_WHAT YOU NEED TO DO:_
Starting at the top of the entries below, set down each line exactly as written, and stop after the line containing "stopper_d = 24; // [20:0.1:30]".

━━━━━━━━━━━━━━━━━━━━━━━━━━━━━━

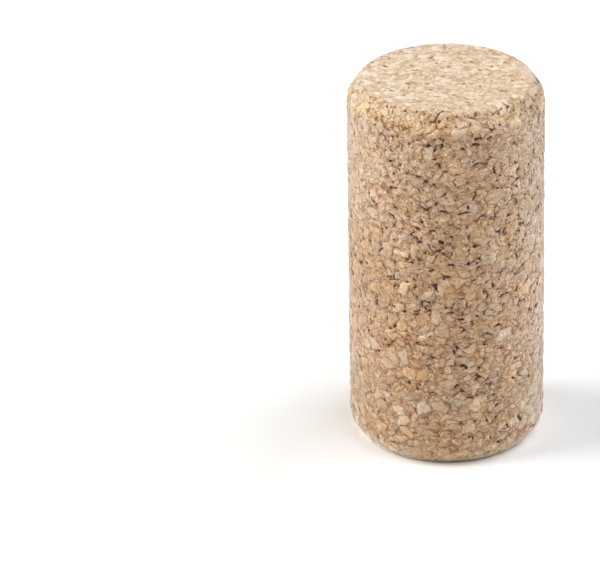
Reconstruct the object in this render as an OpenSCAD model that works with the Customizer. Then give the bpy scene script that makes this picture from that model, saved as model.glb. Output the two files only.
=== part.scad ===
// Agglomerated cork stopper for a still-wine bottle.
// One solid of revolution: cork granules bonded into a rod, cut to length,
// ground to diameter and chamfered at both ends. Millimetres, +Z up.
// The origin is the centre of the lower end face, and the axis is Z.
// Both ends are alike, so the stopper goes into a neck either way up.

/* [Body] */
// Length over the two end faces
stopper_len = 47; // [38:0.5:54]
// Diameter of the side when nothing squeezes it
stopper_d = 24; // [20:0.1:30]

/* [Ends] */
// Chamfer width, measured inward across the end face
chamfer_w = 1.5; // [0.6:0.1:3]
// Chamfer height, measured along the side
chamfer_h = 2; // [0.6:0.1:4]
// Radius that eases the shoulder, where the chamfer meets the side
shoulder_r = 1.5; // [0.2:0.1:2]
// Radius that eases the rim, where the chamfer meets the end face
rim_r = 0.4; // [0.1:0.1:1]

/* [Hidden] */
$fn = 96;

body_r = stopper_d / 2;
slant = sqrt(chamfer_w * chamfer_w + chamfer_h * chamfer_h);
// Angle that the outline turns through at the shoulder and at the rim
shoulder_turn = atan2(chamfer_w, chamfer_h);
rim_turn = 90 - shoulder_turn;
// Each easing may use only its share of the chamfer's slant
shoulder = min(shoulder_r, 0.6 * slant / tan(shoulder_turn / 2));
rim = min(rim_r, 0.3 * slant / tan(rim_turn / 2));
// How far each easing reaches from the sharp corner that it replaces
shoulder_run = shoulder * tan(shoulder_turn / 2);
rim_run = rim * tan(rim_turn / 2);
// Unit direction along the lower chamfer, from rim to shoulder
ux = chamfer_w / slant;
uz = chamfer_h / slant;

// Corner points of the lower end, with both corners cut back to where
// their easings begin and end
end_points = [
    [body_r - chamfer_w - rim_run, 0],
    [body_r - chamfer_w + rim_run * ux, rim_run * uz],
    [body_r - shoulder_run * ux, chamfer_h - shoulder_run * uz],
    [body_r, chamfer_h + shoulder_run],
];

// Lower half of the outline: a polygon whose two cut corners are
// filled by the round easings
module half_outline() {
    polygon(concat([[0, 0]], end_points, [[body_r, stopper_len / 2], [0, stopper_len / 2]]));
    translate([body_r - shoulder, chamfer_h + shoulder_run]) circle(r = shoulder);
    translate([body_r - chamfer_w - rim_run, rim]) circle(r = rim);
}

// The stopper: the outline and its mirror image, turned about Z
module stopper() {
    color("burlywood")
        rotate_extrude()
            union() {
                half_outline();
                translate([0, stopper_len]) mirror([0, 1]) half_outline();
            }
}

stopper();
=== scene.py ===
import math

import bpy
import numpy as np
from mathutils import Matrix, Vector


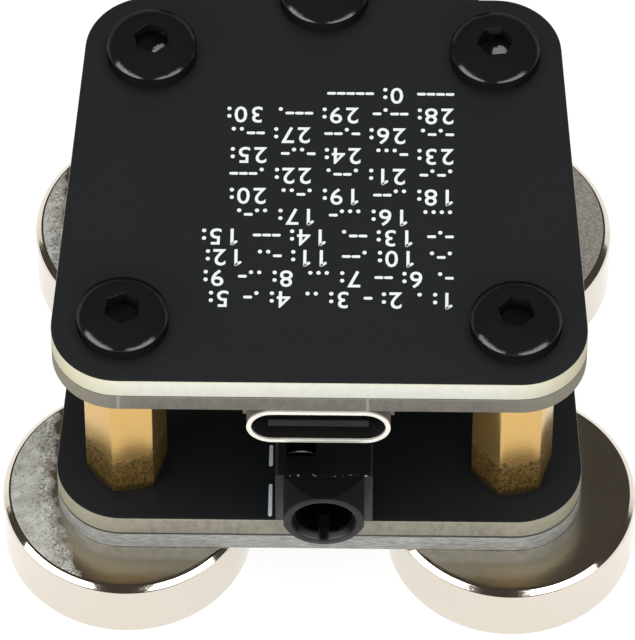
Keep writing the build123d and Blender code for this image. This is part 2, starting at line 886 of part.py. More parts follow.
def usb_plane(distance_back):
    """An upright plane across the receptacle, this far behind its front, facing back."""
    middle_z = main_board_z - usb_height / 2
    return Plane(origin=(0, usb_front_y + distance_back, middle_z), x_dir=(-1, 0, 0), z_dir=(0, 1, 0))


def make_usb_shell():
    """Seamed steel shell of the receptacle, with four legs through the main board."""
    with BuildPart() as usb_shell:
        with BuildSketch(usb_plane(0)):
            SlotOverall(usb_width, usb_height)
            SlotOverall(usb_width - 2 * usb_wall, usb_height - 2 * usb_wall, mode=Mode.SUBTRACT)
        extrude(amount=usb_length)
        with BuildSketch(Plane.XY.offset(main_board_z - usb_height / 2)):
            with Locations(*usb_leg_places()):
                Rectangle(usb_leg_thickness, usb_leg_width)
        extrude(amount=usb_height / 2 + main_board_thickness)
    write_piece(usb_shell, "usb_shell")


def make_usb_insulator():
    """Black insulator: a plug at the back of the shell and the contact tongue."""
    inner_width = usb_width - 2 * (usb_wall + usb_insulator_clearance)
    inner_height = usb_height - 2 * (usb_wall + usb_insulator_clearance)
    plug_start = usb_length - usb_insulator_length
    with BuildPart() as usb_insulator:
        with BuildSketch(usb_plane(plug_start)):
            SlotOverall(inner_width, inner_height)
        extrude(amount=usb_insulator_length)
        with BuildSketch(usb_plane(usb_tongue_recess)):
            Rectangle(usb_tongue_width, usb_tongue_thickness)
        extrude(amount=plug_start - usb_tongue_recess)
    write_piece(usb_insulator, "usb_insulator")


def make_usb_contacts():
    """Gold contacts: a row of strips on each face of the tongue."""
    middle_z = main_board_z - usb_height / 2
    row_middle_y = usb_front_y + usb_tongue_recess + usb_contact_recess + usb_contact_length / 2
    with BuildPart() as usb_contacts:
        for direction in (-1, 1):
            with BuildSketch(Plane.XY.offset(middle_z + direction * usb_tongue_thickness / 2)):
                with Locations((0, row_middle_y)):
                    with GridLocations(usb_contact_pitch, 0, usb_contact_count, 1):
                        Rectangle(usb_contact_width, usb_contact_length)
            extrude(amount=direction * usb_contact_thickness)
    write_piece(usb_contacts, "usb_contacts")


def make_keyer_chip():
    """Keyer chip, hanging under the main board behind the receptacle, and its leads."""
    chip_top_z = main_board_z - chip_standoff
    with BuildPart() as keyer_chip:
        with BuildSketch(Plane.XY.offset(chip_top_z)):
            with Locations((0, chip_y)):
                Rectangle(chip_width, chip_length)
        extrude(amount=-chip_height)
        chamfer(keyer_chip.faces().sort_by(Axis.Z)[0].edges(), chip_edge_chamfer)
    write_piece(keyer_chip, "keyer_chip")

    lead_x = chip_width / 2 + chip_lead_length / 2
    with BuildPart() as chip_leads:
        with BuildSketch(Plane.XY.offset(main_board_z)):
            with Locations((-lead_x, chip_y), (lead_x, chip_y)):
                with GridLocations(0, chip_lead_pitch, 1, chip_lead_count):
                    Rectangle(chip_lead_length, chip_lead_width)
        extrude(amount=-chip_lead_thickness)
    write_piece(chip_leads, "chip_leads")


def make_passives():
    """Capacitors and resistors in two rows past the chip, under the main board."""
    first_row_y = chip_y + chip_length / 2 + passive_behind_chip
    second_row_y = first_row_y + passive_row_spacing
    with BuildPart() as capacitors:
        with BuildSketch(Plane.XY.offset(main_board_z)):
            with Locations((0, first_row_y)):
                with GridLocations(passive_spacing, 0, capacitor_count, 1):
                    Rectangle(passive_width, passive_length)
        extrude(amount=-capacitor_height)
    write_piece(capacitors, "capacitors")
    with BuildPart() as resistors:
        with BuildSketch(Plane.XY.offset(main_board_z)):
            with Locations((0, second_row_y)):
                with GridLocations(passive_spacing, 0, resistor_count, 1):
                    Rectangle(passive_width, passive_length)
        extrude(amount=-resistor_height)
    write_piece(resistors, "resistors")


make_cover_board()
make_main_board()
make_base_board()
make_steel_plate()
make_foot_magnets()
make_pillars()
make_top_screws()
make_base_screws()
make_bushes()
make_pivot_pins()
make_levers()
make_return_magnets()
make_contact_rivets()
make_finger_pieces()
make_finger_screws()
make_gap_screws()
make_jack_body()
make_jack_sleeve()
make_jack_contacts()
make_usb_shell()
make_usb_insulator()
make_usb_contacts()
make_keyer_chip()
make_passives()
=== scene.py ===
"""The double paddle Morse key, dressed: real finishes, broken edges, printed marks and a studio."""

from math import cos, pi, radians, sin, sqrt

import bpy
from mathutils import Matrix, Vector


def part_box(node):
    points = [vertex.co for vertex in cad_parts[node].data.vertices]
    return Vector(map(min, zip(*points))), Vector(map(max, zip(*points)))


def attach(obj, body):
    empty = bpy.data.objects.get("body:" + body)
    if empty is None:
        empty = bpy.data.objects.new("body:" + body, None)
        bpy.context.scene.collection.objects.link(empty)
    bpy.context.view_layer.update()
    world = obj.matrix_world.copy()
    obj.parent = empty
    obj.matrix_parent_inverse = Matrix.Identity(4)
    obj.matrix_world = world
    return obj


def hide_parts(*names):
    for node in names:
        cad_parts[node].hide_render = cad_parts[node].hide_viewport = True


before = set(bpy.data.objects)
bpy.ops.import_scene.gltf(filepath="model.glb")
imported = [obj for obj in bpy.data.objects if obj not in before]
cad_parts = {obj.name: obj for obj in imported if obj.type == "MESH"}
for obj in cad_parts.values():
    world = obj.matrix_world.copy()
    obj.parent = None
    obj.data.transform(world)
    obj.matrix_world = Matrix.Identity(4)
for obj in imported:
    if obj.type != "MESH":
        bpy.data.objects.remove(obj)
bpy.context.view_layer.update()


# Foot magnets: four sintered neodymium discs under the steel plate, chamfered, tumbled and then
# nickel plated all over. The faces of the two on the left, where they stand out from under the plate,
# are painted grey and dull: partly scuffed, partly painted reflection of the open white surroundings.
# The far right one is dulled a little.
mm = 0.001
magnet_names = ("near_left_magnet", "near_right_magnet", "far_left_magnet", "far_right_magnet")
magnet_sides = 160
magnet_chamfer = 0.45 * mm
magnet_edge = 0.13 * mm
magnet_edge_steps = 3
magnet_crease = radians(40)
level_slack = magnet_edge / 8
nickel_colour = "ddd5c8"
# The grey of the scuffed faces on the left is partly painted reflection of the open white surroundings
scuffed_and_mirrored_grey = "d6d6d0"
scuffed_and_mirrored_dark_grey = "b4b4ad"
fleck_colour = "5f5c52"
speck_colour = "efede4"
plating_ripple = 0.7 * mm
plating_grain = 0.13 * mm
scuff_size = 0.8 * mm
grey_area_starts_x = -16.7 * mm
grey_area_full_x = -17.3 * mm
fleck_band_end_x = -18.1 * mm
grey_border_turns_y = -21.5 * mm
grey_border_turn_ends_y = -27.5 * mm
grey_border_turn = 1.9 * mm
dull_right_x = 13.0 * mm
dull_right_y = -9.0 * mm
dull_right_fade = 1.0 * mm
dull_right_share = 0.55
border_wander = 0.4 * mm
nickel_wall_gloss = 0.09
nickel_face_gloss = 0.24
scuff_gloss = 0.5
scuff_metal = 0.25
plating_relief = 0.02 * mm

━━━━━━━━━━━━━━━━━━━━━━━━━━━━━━

_SOLVED PROBLEM:_
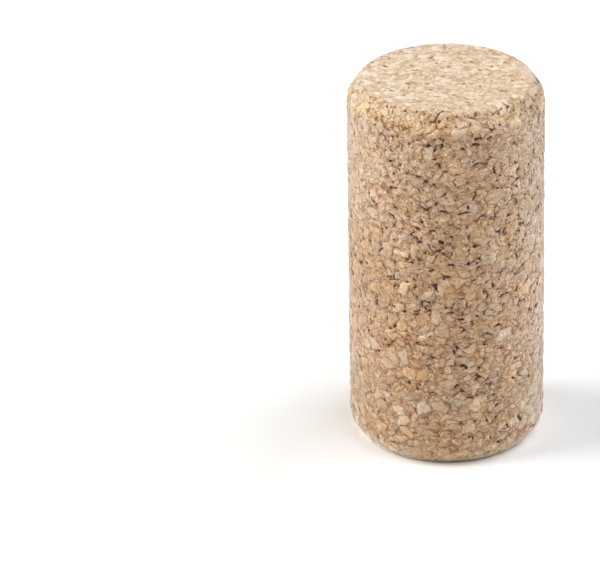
Reconstruct the object in this render as an OpenSCAD model that works with the Customizer. Then give the bpy scene script that makes this picture from that model, saved as model.glb. Output the two files only.
=== part.scad ===
// Agglomerated cork stopper for a still-wine bottle.
// One solid of revolution: cork granules bonded into a rod, cut to length,
// ground to diameter and chamfered at both ends. Millimetres, +Z up.
// The origin is the centre of the lower end face, and the axis is Z.
// Both ends are alike, so the stopper goes into a neck either way up.

/* [Body] */
// Length over the two end faces
stopper_len = 47; // [38:0.5:54]
// Diameter of the side when nothing squeezes it
stopper_d = 24; // [20:0.1:30]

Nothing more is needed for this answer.